* WORK INSTRUCTIONS: Repeat all of the material exactly as given.

* PROVIDED DATA:

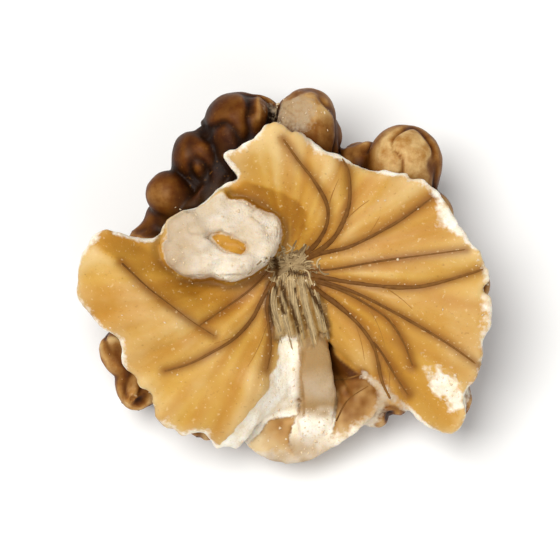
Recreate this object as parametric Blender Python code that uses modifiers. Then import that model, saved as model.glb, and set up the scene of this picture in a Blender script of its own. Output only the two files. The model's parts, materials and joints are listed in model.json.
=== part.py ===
"""Half of a shelled walnut kernel, lying on its ridged back with the veined inner face up.

The kernel is one piece of seed flesh: a scalloped face that fans out from the scar where
the seed was attached, a broken oval bridge that once joined it to the other half, and a
back of knobbly folds. Lengths are in millimetres and are turned to metres when a mesh is
made. The face is drawn in its own plane, X to the right and Y up, and then tips forward.
"""

import math

import bmesh
import bpy
import numpy as np
from mathutils import Matrix

MM = 0.001

# Driving dimensions
FACE_TIP_DEG = 10.0  # how far the inner face leans towards -Y
FLESH_AT_SCAR = 2.6  # thickness of the face around the scar
FLESH_AT_RIM = 1.5  # thickness of the face at its rim
FOLD_RADIUS = 2.1  # half the width of a fold of the back
FOLD_KNOBS = 0.14  # how much thicker and thinner a fold gets along its length
FOLD_MEANDER = 0.075  # how far it strays sideways, in parts of the back's radius
FOLDS_PER_LOBE = 7
FOLD_ROW = 0.81  # where the outermost folds of a lobe start along the groove, in such parts
FOLD_LOW = -7.9  # height of the lowest folds' centre lines under the scar
GROOVE_DEG = 150.0  # direction of the groove between the two lobes of the back
FOOT_CUT = 0.45  # how much the lowest folds are flattened where they rest
VOXEL = 0.36  # resolution at which the pieces of flesh grow together
TRIANGLES = 10400  # what the finished kernel may have

# The rim of the inner face, anticlockwise from the right, as seen from above
FACE_RIM = [
    (16.2, 0.3), (15.0, 2.2), (13.7, 4.0), (12.4, 6.2), (10.0, 7.8), (8.2, 8.1),
    (6.3, 8.6), (3.4, 9.7), (1.6, 10.9), (-1.3, 12.3), (-2.9, 10.9), (-5.4, 9.6),
    (-4.3, 7.9), (-5.9, 6.8), (-7.2, 5.6), (-10.0, 4.1), (-11.4, 2.6), (-15.2, 3.3),
    (-16.6, 1.8), (-17.5, -0.5), (-16.9, -2.9), (-15.9, -4.4), (-14.5, -5.6),
    (-14.2, -7.0), (-13.4, -9.0), (-11.6, -10.7), (-10.5, -12.3), (-9.2, -13.5),
    (-7.6, -13.5), (-5.8, -14.9), (-4.4, -14.8), (-2.8, -13.4), (-1.7, -12.1),
    (0.8, -11.5), (0.8, -8.9), (0.5, -6.9), (1.8, -6.0), (3.2, -5.6), (4.4, -7.2),
    (6.6, -9.0), (9.6, -11.4), (11.9, -13.4), (13.7, -13.7), (14.8, -12.2),
    (14.6, -10.3), (15.4, -8.7), (16.2, -6.0), (16.7, -2.9),
]  # fmt: skip

# Heights of the face above its own plane, at places across it
FACE_HEIGHTS = [
    # around the scar
    (0.0, 0.0, -1.0), (3.0, 0.2, 0.0), (1.8, -2.5, -0.6), (-2.0, -1.8, -0.2),
    (1.2, -6.0, -1.8), (3.2, -5.6, -1.6),
    # the right fan, hollow below and curling up at the rim
    (7.0, 0.6, 1.1), (11.5, 0.6, 1.7), (16.5, 0.3, 2.6), (6.5, 3.6, 1.5),
    (10.5, 4.8, 2.2), (12.4, 6.2, 2.8), (9.6, 7.6, 3.1), (8.0, -3.0, 0.9),
    (12.5, -3.8, 1.4), (17.0, -3.5, 2.2), (12.8, -7.8, 0.9), (16.0, -8.5, 1.4),
    (8.8, -7.4, -0.9), (5.2, -7.6, -1.4), (12.2, -11.6, -1.4), (13.7, -13.6, -0.9),
    (15.0, -11.0, 0.8),
    # the upper petal and the hollow between it and the bridge
    (6.3, 8.4, 1.7), (4.3, 5.6, 1.9), (2.6, 3.6, 0.8), (3.2, 8.6, 3.0), (1.6, 10.8, 3.7),
    (-1.3, 12.2, 4.0), (-1.6, 9.6, 3.3), (-5.2, 9.4, 3.3), (-0.8, 6.0, 0.9),
    (0.2, 3.4, -0.1), (-4.2, 7.4, 1.4),
    # under the bridge
    (-5.2, 2.5, 0.4), (-9.8, 3.6, 0.8),
    # the left lobe: a trough by the bridge, a crest, and a face that falls outwards
    (-4.6, -2.0, -0.1), (-8.0, -1.4, 0.5), (-12.4, 1.8, 2.4), (-15.2, 3.1, 3.9),
    (-14.1, 0.6, 4.0), (-11.6, -1.7, 3.5), (-8.9, -3.6, 2.7), (-6.3, -5.6, 1.7),
    (-17.7, -0.5, 3.1), (-16.0, -4.2, 2.3), (-14.3, -6.6, 1.5), (-12.4, -9.6, 0.5),
    (-9.8, -12.8, -0.4), (-7.0, -13.6, -0.6), (-10.4, -6.6, 1.9), (-6.2, -9.4, 1.0),
    (-3.2, -5.6, 0.5), (-2.0, -9.6, 0.5), (-4.4, -12.4, 0.0),
    # the slanting break along its right side
    (0.6, -7.4, -1.8), (0.7, -10.6, -2.6), (-1.4, -12.2, -2.6), (-4.6, -14.8, -2.2),
]  # fmt: skip

PLEATS = 13  # shallow pleats that fan out from the scar, all the way round
PLEAT_HEIGHT = 0.15
RUFFLE_HEIGHT = 0.28  # small waves of the rim itself

# The bridge that was broken off: an oval ring with a slit in the middle
BRIDGE_CENTRE = (-5.4, 2.4)
BRIDGE_HALF_AXES = (3.3, 2.1)
BRIDGE_TURN_DEG = 9.0
BRIDGE_WALL = (1.75, 1.55)  # half its width at the ends and at the sides
BRIDGE_TOP = 2.7  # height of its broken top at the centre
BRIDGE_SLOPE = (-0.05, -0.10)  # how the broken top falls along X and Y
BRIDGE_ROUGHNESS = 0.18
BRIDGE_FOOT = -1.2  # its lower end, inside the flesh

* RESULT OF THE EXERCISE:
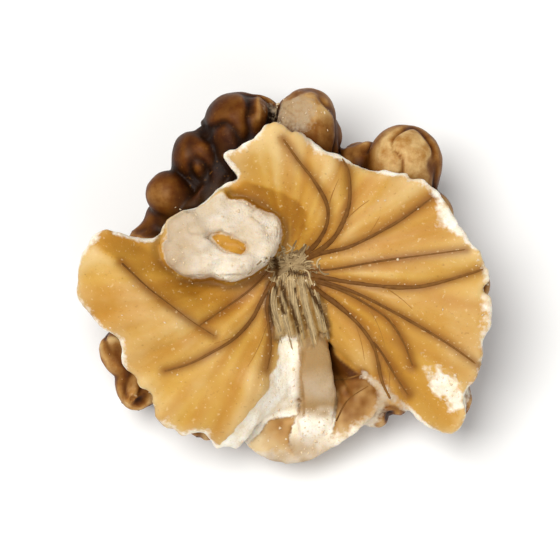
Recreate this object as parametric Blender Python code that uses modifiers. Then import that model, saved as model.glb, and set up the scene of this picture in a Blender script of its own. Output only the two files. The model's parts, materials and joints are listed in model.json.
=== part.py ===
"""Half of a shelled walnut kernel, lying on its ridged back with the veined inner face up.

The kernel is one piece of seed flesh: a scalloped face that fans out from the scar where
the seed was attached, a broken oval bridge that once joined it to the other half, and a
back of knobbly folds. Lengths are in millimetres and are turned to metres when a mesh is
made. The face is drawn in its own plane, X to the right and Y up, and then tips forward.
"""

import math

import bmesh
import bpy
import numpy as np
from mathutils import Matrix

MM = 0.001

# Driving dimensions
FACE_TIP_DEG = 10.0  # how far the inner face leans towards -Y
FLESH_AT_SCAR = 2.6  # thickness of the face around the scar
FLESH_AT_RIM = 1.5  # thickness of the face at its rim
FOLD_RADIUS = 2.1  # half the width of a fold of the back
FOLD_KNOBS = 0.14  # how much thicker and thinner a fold gets along its length
FOLD_MEANDER = 0.075  # how far it strays sideways, in parts of the back's radius
FOLDS_PER_LOBE = 7
FOLD_ROW = 0.81  # where the outermost folds of a lobe start along the groove, in such parts
FOLD_LOW = -7.9  # height of the lowest folds' centre lines under the scar
GROOVE_DEG = 150.0  # direction of the groove between the two lobes of the back
FOOT_CUT = 0.45  # how much the lowest folds are flattened where they rest
VOXEL = 0.36  # resolution at which the pieces of flesh grow together
TRIANGLES = 10400  # what the finished kernel may have

# The rim of the inner face, anticlockwise from the right, as seen from above
FACE_RIM = [
    (16.2, 0.3), (15.0, 2.2), (13.7, 4.0), (12.4, 6.2), (10.0, 7.8), (8.2, 8.1),
    (6.3, 8.6), (3.4, 9.7), (1.6, 10.9), (-1.3, 12.3), (-2.9, 10.9), (-5.4, 9.6),
    (-4.3, 7.9), (-5.9, 6.8), (-7.2, 5.6), (-10.0, 4.1), (-11.4, 2.6), (-15.2, 3.3),
    (-16.6, 1.8), (-17.5, -0.5), (-16.9, -2.9), (-15.9, -4.4), (-14.5, -5.6),
    (-14.2, -7.0), (-13.4, -9.0), (-11.6, -10.7), (-10.5, -12.3), (-9.2, -13.5),
    (-7.6, -13.5), (-5.8, -14.9), (-4.4, -14.8), (-2.8, -13.4), (-1.7, -12.1),
    (0.8, -11.5), (0.8, -8.9), (0.5, -6.9), (1.8, -6.0), (3.2, -5.6), (4.4, -7.2),
    (6.6, -9.0), (9.6, -11.4), (11.9, -13.4), (13.7, -13.7), (14.8, -12.2),
    (14.6, -10.3), (15.4, -8.7), (16.2, -6.0), (16.7, -2.9),
]  # fmt: skip

# Heights of the face above its own plane, at places across it
FACE_HEIGHTS = [
    # around the scar
    (0.0, 0.0, -1.0), (3.0, 0.2, 0.0), (1.8, -2.5, -0.6), (-2.0, -1.8, -0.2),
    (1.2, -6.0, -1.8), (3.2, -5.6, -1.6),
    # the right fan, hollow below and curling up at the rim
    (7.0, 0.6, 1.1), (11.5, 0.6, 1.7), (16.5, 0.3, 2.6), (6.5, 3.6, 1.5),
    (10.5, 4.8, 2.2), (12.4, 6.2, 2.8), (9.6, 7.6, 3.1), (8.0, -3.0, 0.9),
    (12.5, -3.8, 1.4), (17.0, -3.5, 2.2), (12.8, -7.8, 0.9), (16.0, -8.5, 1.4),
    (8.8, -7.4, -0.9), (5.2, -7.6, -1.4), (12.2, -11.6, -1.4), (13.7, -13.6, -0.9),
    (15.0, -11.0, 0.8),
    # the upper petal and the hollow between it and the bridge
    (6.3, 8.4, 1.7), (4.3, 5.6, 1.9), (2.6, 3.6, 0.8), (3.2, 8.6, 3.0), (1.6, 10.8, 3.7),
    (-1.3, 12.2, 4.0), (-1.6, 9.6, 3.3), (-5.2, 9.4, 3.3), (-0.8, 6.0, 0.9),
    (0.2, 3.4, -0.1), (-4.2, 7.4, 1.4),
    # under the bridge
    (-5.2, 2.5, 0.4), (-9.8, 3.6, 0.8),
    # the left lobe: a trough by the bridge, a crest, and a face that falls outwards
    (-4.6, -2.0, -0.1), (-8.0, -1.4, 0.5), (-12.4, 1.8, 2.4), (-15.2, 3.1, 3.9),
    (-14.1, 0.6, 4.0), (-11.6, -1.7, 3.5), (-8.9, -3.6, 2.7), (-6.3, -5.6, 1.7),
    (-17.7, -0.5, 3.1), (-16.0, -4.2, 2.3), (-14.3, -6.6, 1.5), (-12.4, -9.6, 0.5),
    (-9.8, -12.8, -0.4), (-7.0, -13.6, -0.6), (-10.4, -6.6, 1.9), (-6.2, -9.4, 1.0),
    (-3.2, -5.6, 0.5), (-2.0, -9.6, 0.5), (-4.4, -12.4, 0.0),
    # the slanting break along its right side
    (0.6, -7.4, -1.8), (0.7, -10.6, -2.6), (-1.4, -12.2, -2.6), (-4.6, -14.8, -2.2),
]  # fmt: skip

PLEATS = 13  # shallow pleats that fan out from the scar, all the way round
PLEAT_HEIGHT = 0.15
RUFFLE_HEIGHT = 0.28  # small waves of the rim itself

# The bridge that was broken off: an oval ring with a slit in the middle
BRIDGE_CENTRE = (-5.4, 2.4)
BRIDGE_HALF_AXES = (3.3, 2.1)
BRIDGE_TURN_DEG = 9.0
BRIDGE_WALL = (1.75, 1.55)  # half its width at the ends and at the sides
BRIDGE_TOP = 2.7  # height of its broken top at the centre
BRIDGE_SLOPE = (-0.05, -0.10)  # how the broken top falls along X and Y
BRIDGE_ROUGHNESS = 0.18
BRIDGE_FOOT = -1.2  # its lower end, inside the flesh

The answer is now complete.